Sunday 28th of July 2013

The safety of our children is very important, babies should be in rear-facing car seats for as long as possible.

Jennifer in MD

Thursday 7th of June 2012

You missed my pet-peeve of car seats, so I would like to add that the straps on a carseat should be snug to the child!!!!! (I TAUGHT car seat safety for a while, so I promise this is important.) EXAMPLE: Who cares if you have the safest carseat, installed correctly, in the back and middle, etc if your infant won't be in the car seat when the accident is over. If you can't safely lay your infant carrier on it's side when your baby is strapped in, they probably aren't strapped in tight enough for the potential roll-over car accident. HOW TO CHECK: When your child is buckled in how you would normally drive... if you can pinch strap it's too loose. With an infant, if you can side more than 2 fingers (this is about the size of their whole hand) under the straps at the shoulders it's still too loose. PERSPECTIVE: Worried tight is uncomfortable? When in the womb your child had very little room but was very safe. They will adjust, if they are older it may take some time but it's worth their life for a week of whining. Consider that the loose strap could result in the child strangling or shifting during an accident. 9 out of 10 infants I see in carseats aren't strapped in tight enough! The adjustment strap has been moved to the feet area of most car seats so you can loosen and tighten EVERY time you put your child in. It allows for that safe-snug fit with the ease of buckling while straps are loose.

EXPIRATION: Car seats expire... Retire them when they expire! Have you ever had an old plastic toy break with just a little force, like a shovel and bucket you take to the beach? Car seats are stored/used (in the car) under very harsh conditions. It's not 70s all the time but temperatures can range from winter freeing (maybe below zero) to sun baked summer >140 it really wears out plastic.
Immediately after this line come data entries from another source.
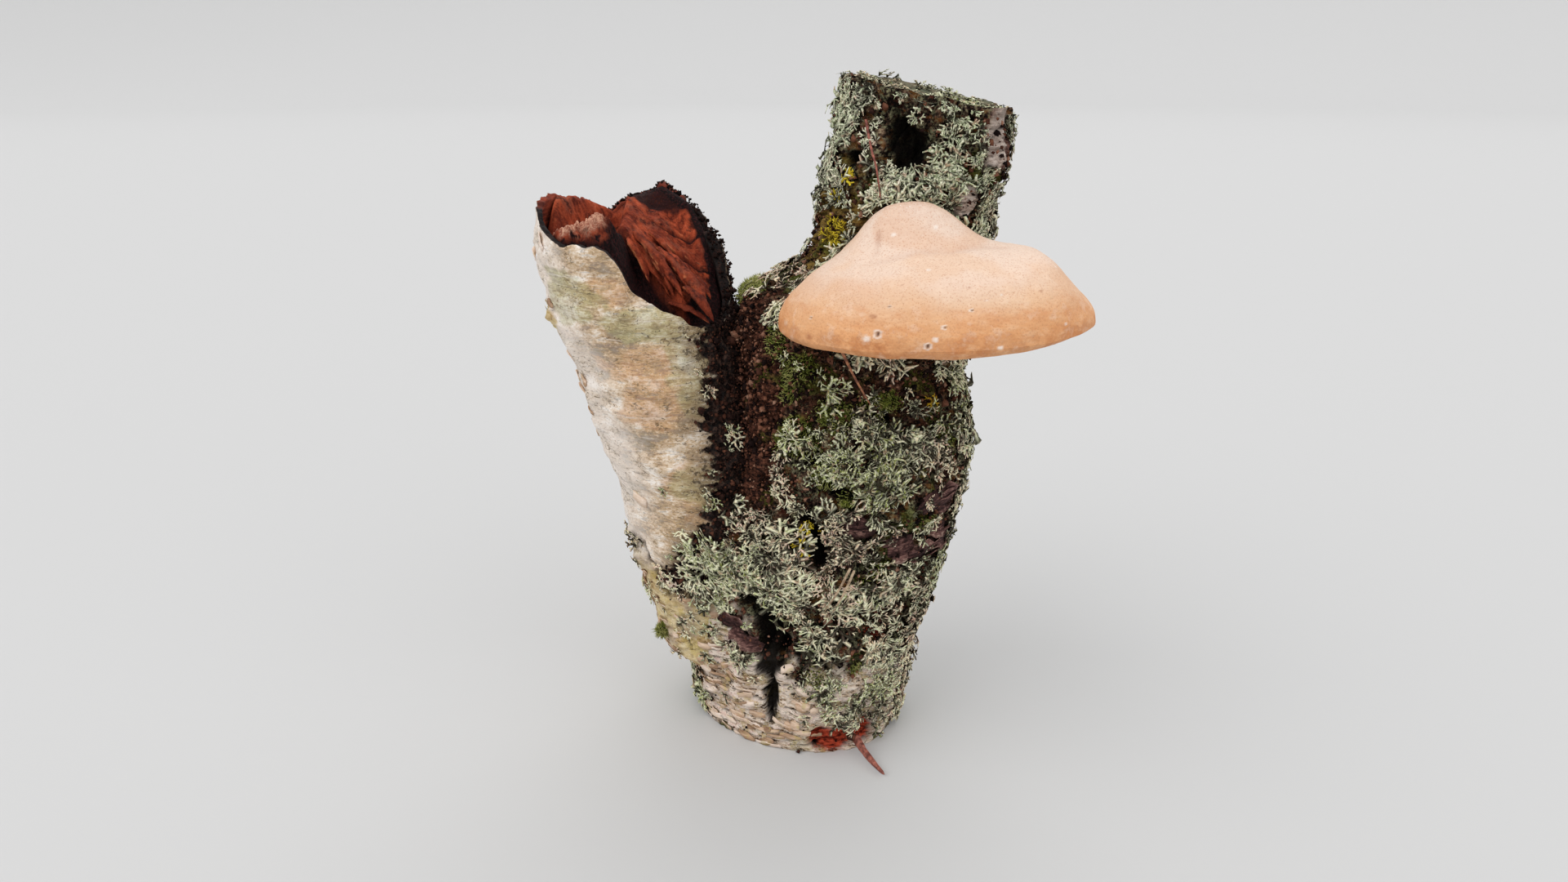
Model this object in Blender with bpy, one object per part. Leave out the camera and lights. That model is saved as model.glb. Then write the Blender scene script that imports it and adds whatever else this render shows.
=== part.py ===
"""A bracket fungus on a forked piece of birch, cut flat at the base so that it stands.

Millimetres below are turned into metres by MM. +Z is up, +X is to the right and -Y is the side
that the bracket grows from. The origin is the centre of the base cut.
"""

import math

import bmesh
import bpy
import numpy as np

MM = 0.001
GAP = 0.35  # clearance between two pieces that touch

# --- driving sizes, in millimetres -------------------------------------------------------------

TRUNK_TOP = 232  # where the upright stem leaves the trunk
STEM_TOP = 303.5  # height of the upright stem's cut, at its middle
STEM_CUT_SLOPE = (-0.19, 0.075)  # the cut falls towards +X and rises a little towards +Y

CAP_CENTRE = (53.2, -60.0)
CAP_HALF_WIDTH = 62.3
CAP_REACH_FRONT = 50.0
CAP_REACH_BACK = 40.0
CAP_RIM_LEVEL = 219.0
CAP_RIM_SLOPE = 0.031  # the rim climbs towards +X
CAP_DOME = 31.0
CAP_UNDERSIDE = 5.5
CAP_HUMP = 16.5
CAP_HUMP_AT = (43.0, -50.0)
CAP_HUMP_SPREAD = (16.0, 12.0)
CAP_OUTLINE_POWER = 2.15  # 2 would be an ellipse from above
CAP_FULLNESS = 0.72  # below 1 the sections swell towards the rim
CAP_DOME_POWER = 2.2
CAP_UNDERSIDE_POWER = 7  # the underside is nearly flat, with a rolled margin
CAP_GRID = (40, 17)

POCKET_FLOOR = 196  # bottom of the rotted hollow in the broken limb
POCKET_LIP = 214  # below this height the wall beside the fork thickens

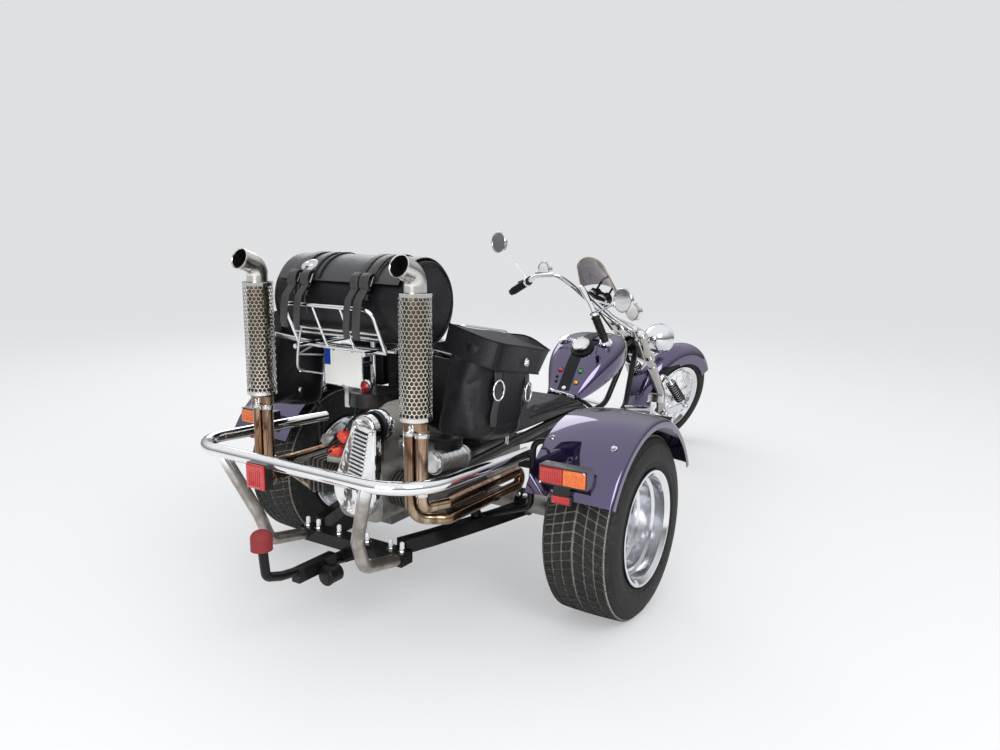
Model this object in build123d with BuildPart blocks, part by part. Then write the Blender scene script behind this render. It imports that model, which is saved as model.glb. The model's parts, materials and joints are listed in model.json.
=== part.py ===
"""A three-wheeled motorcycle with an open air-cooled flat engine behind the rear axle.

Lengths are millimetres. X runs forwards from the rear axle, Y to the rider's left and Z up
from the floor. The last lines move everything so that the origin lies under the middle of
the whole machine. The front end is drawn in a frame of its own, whose Z is the steering
axis and whose X points forwards, and it is set in place turned to the right, as it stands.
"""

import os
from math import asin, cos, radians, sin, sqrt

from build123d import *

os.makedirs("parts", exist_ok=True)

# Running clearances
pin_gap = 0.3
bearing_gap = 0.4

# Rear wheels
rear_tyre_radius = 338
rear_tyre_width = 272
rear_wheel_y = 714
bead_radius = 191
rear_rim_half = 132
rear_lip_radius = 208
bead_flange = 14
wheel_window_count = 8
drum_radius = 122
drum_inner_y = 606
stub_radius = 18
stub_length = 80

# Axle tubes and gearbox
axle_height = rear_tyre_radius
axle_tube_radius = 38
backplate_radius = 118
gearbox_half_width = 105
gearbox_front_x = 400
bellhousing_x = -190

# Frame
rail_width = 40
rail_height = 50
rail_bottom = 292
rail_top = rail_bottom + rail_height
rail_rear_x = -570
rail_path = [
    # x, y
    (rail_rear_x, 188),
    (-450, 228),
    (-314, 266),
    (-140, 310),
    (58, 353),
    (320, 330),
    (700, 235),
    (1250, 95),
]
cross_bars = [
    # x, half length
    (520, 290),
    (1230, 105),
]
axle_clamp_wall = 12
frame_tube_radius = 20
down_tube_radius = 16
seat_tube_height = 505
seat_tube_y = 110
seat_post_x = -250
seat_post_y = 200
backbone_radius = 24
crossmember_length = 470
crossmember_width = 60
crossmember_bottom = rail_bottom - 22
crossmember_top = rail_bottom + 23
crossmember_x = rail_rear_x - crossmember_width / 2

# Steering: the axis meets the floor at steer_x, leaning back by rake
steer_x = 2445
rake = 42
rest_turn = 23
head_tube_radius = 34
stem_radius = 14
upper_yoke_w = 1068
lower_yoke_w = 878
yoke_thickness = 24
head_bottom_w = lower_yoke_w + yoke_thickness
bar_clamp_w = upper_yoke_w + yoke_thickness
fork_half_width = 110
fork_tube_radius = 22
fork_leg_radius = 27
leg_kink_w = 578
leg_foot = (-42, 428)
axle_u = 117
link_pin_radius = 9

# Front wheel
front_tyre_radius = 330
front_tyre_width = 130
front_bead_radius = 203
front_lip_radius = 219
front_rim_half = 58
front_hub_half = 70
front_axle_radius = 9
spoke_count = 32
spoke_radius = 2.2
crown_radius = 62

# Handlebar and what it carries: heights are measured up the steering axis from the bar's clamps
bar_radius = 13
bar_points = [
    # forwards, outwards, height
    (0, 62, 0),
    (-110, 55, 238),
    (-205, 50, 508),
    (-238, 90, 598),
    (-292, 200, 588),
    (-388, 363, 478),
]
grip_radius = 18
mirror_radius = 55
indicator_radius = 44
screen_wall = 4
lamp_u = 180
lamp_over_axle = 487.458
lamp_radius = 84

# Rear fenders
fender_center = (-30, axle_height)
fender_radius = 395
fender_angles = (24, 152)
fender_inner_y = 556
fender_outer_y = 872
fender_sheet = 3
stay_radius = 11

# Engine: the crankshaft lies along X
crank_height = 485
engine_rear_x = -562
case_half_width = 100
cylinder_xs = (-482, -344)
cylinder_radius = 48
fin_radius = 64
fin_count = 5
fin_thickness = 5
fin_pitch = 16
head_start_y = 184
head_length = 106
head_height = 128
cover_length = 62
generator_y = -46
generator_height = 704
generator_radius = 56

# Exhaust stacks
stack_x = -680
stack_y = 340
stack_pipe_radius = 19
stack_pipe_spacing = 46
shield_radius = 51
shield_wall = 2
shield_bottom = 800
shield_top = 1190
tip_radius = 36
tip_bore = 33

# Tow ball
ball_radius = 25
ball_x = -1007
ball_height = 440
tow_tube_radius = 15
socket_radius = 29

# Bumper
bumper_radius = 21
bumper_rear_x = -887
bumper_half_width = 479
bumper_height = 642
pushed_in = 80
hoop_y = 212

# Luggage
roll_radius = 145
roll_right_y = -287
roll_length = 557
roll_center = (-540, 1140)
bag_length = 300
bag_top = (-550, 1085)
bag_thickness = 178
bag_height = 345
bag_inner_y = 363
rack_height = roll_center[1] - roll_radius - pin_gap
rack_tube_radius = 8
rack_bar_radius = 6.5
bag_rail_radius = 11
bag_rail_y = bag_inner_y - bag_rail_radius - pin_gap
lid_overhang = 45
lid_thickness = 8

# Seat
seat_bottom = seat_tube_height + backbone_radius + pin_gap
seat_half_width = 165
backrest_top = seat_bottom + 456

# Tank: heights are measured from the seat tubes
tank_sections = [
    # x, half width, bottom, top
    (930, 84, 27, 61),
    (1040, 140, 40, 195),
    (1180, 184, 90, 295),
    (1380, 150, 143, 313),
    (1500, 96, 175, 287),
    (1575, 60, 197, 247),
]


def steering_place():
    """Where the front end's frame stands: on the floor, leant back and turned right."""
    lean, turn = radians(rake), radians(rest_turn)
    forward = (cos(turn) * cos(lean), -sin(turn), cos(turn) * sin(lean))
    return Plane(origin=(steer_x, 0, 0), x_dir=forward, z_dir=(-sin(lean), 0, cos(lean))).location


def steering_straight():
    """The steering frame with the wheel straight ahead, for what stays on the chassis."""
    lean = radians(rake)
    return Plane(
        origin=(steer_x, 0, 0),
        x_dir=(cos(lean), 0, sin(lean)),
        z_dir=(-sin(lean), 0, cos(lean)),
    ).location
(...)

Expiration is usually about 5 years from date of manufacture, so seats can be reused for your next kid but not forever. (Look for it on a sticker or engraved in the bottom of every seat.) Imagine that brittle plastic toy, like the bucket and shovel from the beach... fine for years and then it snaps the first use one summer.... now imagine that brittle subtly weak plastic trying to save your child as the car rolls into a ditch.